======== DATA SHOWN ========
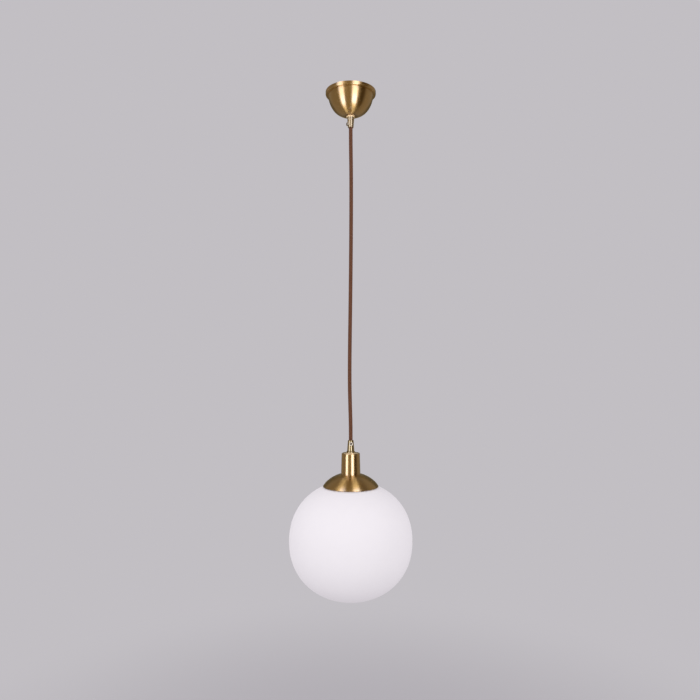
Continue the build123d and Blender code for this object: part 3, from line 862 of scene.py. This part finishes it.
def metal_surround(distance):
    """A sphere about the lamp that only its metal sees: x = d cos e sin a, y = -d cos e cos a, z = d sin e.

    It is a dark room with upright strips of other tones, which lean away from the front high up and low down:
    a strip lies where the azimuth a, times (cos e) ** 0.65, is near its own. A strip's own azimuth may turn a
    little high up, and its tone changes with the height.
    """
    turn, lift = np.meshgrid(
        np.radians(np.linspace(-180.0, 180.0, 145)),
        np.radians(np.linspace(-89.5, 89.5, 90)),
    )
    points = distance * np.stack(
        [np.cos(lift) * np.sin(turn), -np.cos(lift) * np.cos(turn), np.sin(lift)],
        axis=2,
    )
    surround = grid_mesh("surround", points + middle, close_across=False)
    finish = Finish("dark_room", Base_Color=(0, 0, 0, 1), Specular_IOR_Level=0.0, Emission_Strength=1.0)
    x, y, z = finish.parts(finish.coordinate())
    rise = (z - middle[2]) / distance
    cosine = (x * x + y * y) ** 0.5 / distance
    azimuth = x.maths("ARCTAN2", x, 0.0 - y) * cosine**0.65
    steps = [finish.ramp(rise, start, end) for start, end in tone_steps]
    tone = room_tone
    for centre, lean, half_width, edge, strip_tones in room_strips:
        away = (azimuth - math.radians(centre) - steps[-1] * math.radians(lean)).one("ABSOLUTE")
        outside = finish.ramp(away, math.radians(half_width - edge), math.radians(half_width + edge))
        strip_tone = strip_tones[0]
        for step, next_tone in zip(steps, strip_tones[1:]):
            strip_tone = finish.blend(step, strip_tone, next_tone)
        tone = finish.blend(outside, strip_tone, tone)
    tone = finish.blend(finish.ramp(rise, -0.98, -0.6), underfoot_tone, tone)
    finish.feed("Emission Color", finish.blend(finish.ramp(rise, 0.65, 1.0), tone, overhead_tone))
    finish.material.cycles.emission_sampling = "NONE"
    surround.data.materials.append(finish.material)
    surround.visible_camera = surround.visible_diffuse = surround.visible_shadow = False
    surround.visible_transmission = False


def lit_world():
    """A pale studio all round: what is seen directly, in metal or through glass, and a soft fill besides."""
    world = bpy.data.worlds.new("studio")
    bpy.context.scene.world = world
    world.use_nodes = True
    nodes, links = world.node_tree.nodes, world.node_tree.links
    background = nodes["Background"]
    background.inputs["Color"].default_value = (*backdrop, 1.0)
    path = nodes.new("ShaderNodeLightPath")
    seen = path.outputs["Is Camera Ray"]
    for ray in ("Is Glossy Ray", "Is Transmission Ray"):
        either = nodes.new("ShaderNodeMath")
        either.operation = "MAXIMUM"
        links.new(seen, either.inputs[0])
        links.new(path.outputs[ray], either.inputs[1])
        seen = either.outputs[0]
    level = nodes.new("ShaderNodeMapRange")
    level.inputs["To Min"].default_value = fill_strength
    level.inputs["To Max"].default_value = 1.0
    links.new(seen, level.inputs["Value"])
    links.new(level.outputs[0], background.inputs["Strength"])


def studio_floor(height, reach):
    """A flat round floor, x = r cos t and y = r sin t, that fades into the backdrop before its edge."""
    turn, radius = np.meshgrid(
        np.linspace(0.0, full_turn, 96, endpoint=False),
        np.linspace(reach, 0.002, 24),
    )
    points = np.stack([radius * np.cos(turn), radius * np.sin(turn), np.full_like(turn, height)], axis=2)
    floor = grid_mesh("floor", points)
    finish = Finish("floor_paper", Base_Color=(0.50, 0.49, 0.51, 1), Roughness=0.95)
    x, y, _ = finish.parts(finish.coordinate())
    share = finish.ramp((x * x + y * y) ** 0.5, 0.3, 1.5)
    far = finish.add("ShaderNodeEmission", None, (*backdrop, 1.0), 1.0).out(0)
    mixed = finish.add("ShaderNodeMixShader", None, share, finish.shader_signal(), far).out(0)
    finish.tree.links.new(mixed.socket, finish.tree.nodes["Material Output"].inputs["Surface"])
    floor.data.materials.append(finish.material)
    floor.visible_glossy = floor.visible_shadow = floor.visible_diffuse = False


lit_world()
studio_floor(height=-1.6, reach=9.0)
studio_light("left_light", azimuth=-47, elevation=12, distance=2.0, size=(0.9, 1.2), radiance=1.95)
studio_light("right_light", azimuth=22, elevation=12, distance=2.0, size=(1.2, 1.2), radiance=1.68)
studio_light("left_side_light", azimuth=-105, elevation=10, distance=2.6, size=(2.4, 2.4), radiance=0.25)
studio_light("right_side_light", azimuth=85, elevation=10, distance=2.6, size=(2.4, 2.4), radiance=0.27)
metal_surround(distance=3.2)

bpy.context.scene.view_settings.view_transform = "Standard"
========
Using the material above, quote the first line and each line after it, stopping at and including the line that holds "z = d sin e.".

* FULL ANSWER *
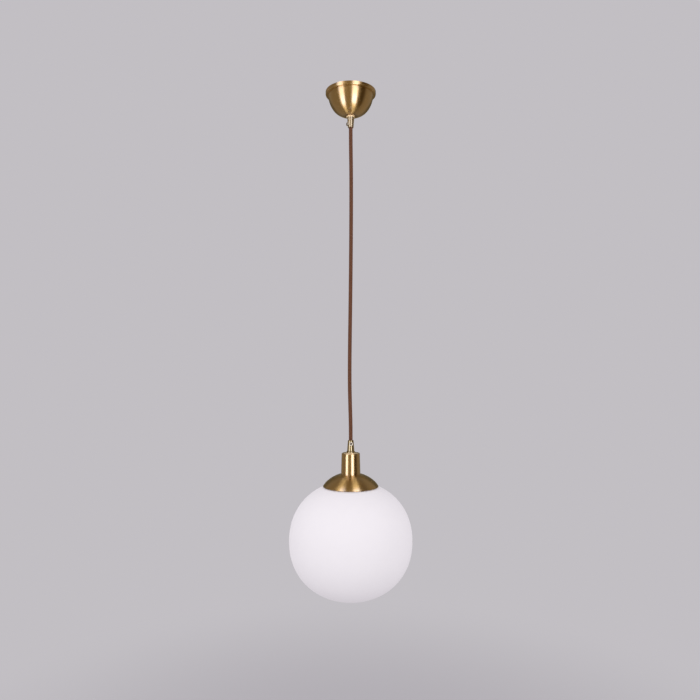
Continue the build123d and Blender code for this object: part 3, from line 862 of scene.py. This part finishes it.
def metal_surround(distance):
    """A sphere about the lamp that only its metal sees: x = d cos e sin a, y = -d cos e cos a, z = d sin e.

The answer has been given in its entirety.